Stated goal: Copy verbatim the material from its first line to the line that holds "laid: The stretched places.", including that line.

Data section:
+ + +

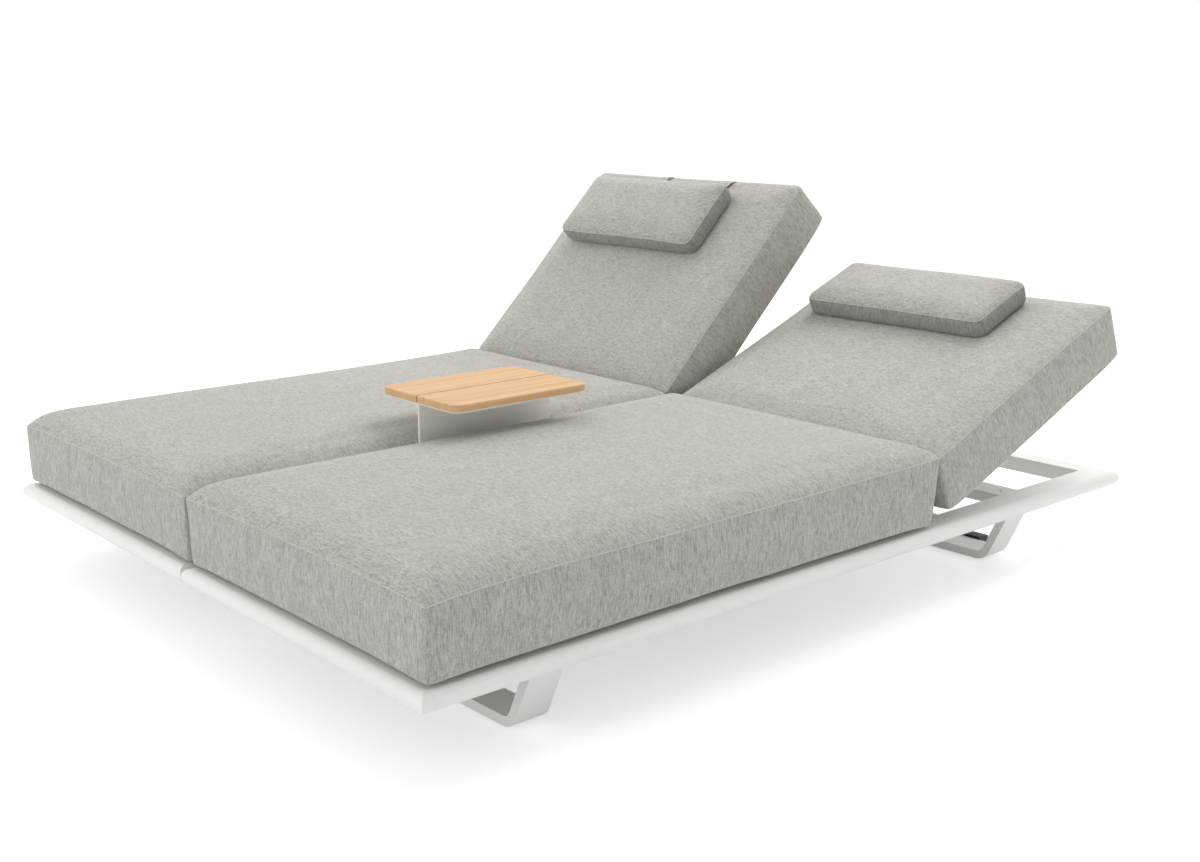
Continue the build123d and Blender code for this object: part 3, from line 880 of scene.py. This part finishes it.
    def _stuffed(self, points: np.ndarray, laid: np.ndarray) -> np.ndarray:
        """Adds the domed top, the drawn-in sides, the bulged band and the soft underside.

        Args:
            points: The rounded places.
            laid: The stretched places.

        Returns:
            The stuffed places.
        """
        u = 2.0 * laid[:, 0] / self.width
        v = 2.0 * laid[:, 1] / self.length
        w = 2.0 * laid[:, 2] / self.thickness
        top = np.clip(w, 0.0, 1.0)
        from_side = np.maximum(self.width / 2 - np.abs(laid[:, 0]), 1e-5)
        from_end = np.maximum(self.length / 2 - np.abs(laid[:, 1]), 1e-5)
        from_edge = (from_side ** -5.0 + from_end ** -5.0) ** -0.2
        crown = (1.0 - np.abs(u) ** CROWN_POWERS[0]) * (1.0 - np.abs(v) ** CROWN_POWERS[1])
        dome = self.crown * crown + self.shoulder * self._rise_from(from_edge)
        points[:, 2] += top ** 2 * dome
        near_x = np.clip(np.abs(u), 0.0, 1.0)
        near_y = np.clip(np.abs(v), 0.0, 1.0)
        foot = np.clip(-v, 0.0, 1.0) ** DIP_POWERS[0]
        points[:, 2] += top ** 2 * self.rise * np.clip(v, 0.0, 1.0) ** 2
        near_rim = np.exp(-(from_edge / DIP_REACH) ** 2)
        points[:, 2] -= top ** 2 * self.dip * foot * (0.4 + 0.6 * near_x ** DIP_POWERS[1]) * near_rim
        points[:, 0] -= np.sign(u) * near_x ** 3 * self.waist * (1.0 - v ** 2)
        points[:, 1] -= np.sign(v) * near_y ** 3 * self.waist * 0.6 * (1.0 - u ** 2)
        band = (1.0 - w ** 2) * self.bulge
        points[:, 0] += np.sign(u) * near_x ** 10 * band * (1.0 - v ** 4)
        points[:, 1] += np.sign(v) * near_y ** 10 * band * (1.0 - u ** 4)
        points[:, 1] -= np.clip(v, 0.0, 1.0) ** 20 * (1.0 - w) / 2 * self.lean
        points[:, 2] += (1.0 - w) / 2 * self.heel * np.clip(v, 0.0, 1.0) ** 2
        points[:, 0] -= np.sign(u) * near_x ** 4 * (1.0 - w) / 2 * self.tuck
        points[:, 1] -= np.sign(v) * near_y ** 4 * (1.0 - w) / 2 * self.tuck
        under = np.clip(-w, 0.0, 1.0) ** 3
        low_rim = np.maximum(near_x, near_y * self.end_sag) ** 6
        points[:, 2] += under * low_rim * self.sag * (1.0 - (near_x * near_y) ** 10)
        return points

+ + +

Exercise result:
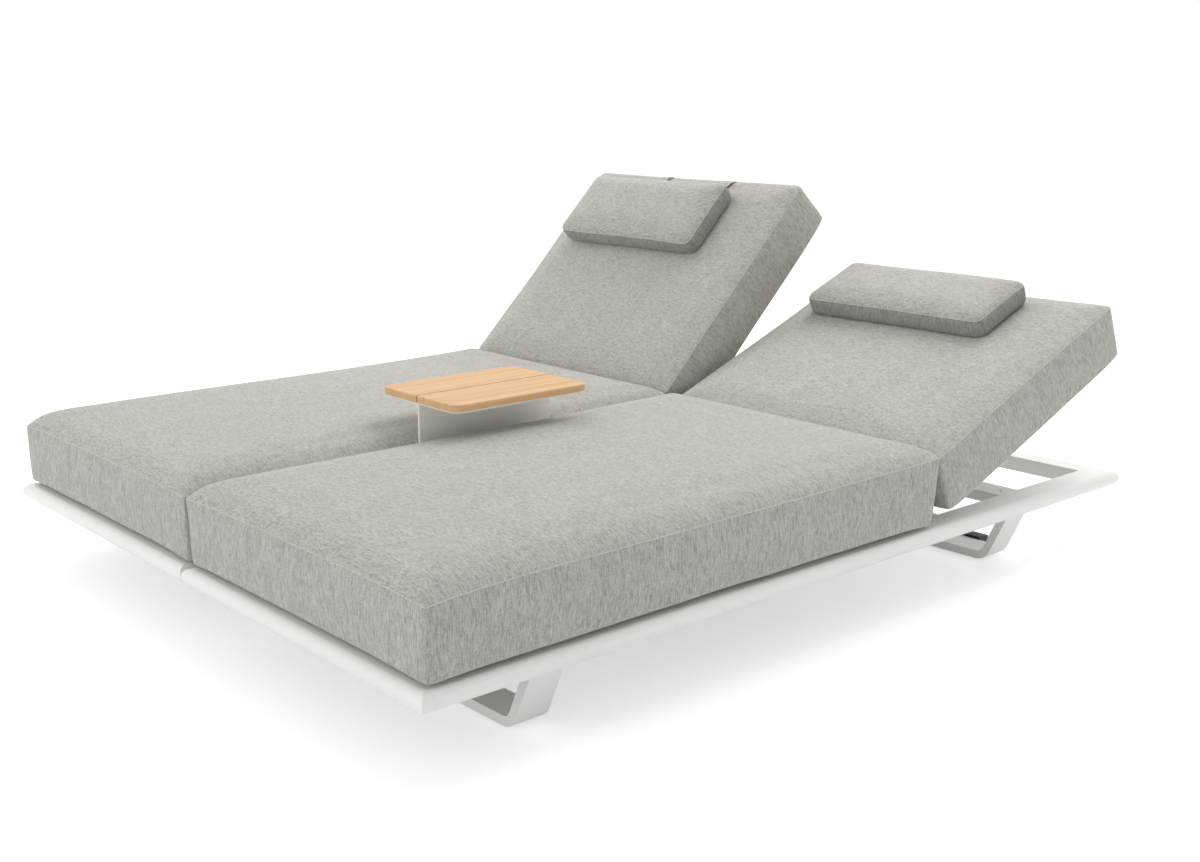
Continue the build123d and Blender code for this object: part 3, from line 880 of scene.py. This part finishes it.
    def _stuffed(self, points: np.ndarray, laid: np.ndarray) -> np.ndarray:
        """Adds the domed top, the drawn-in sides, the bulged band and the soft underside.

        Args:
            points: The rounded places.
            laid: The stretched places.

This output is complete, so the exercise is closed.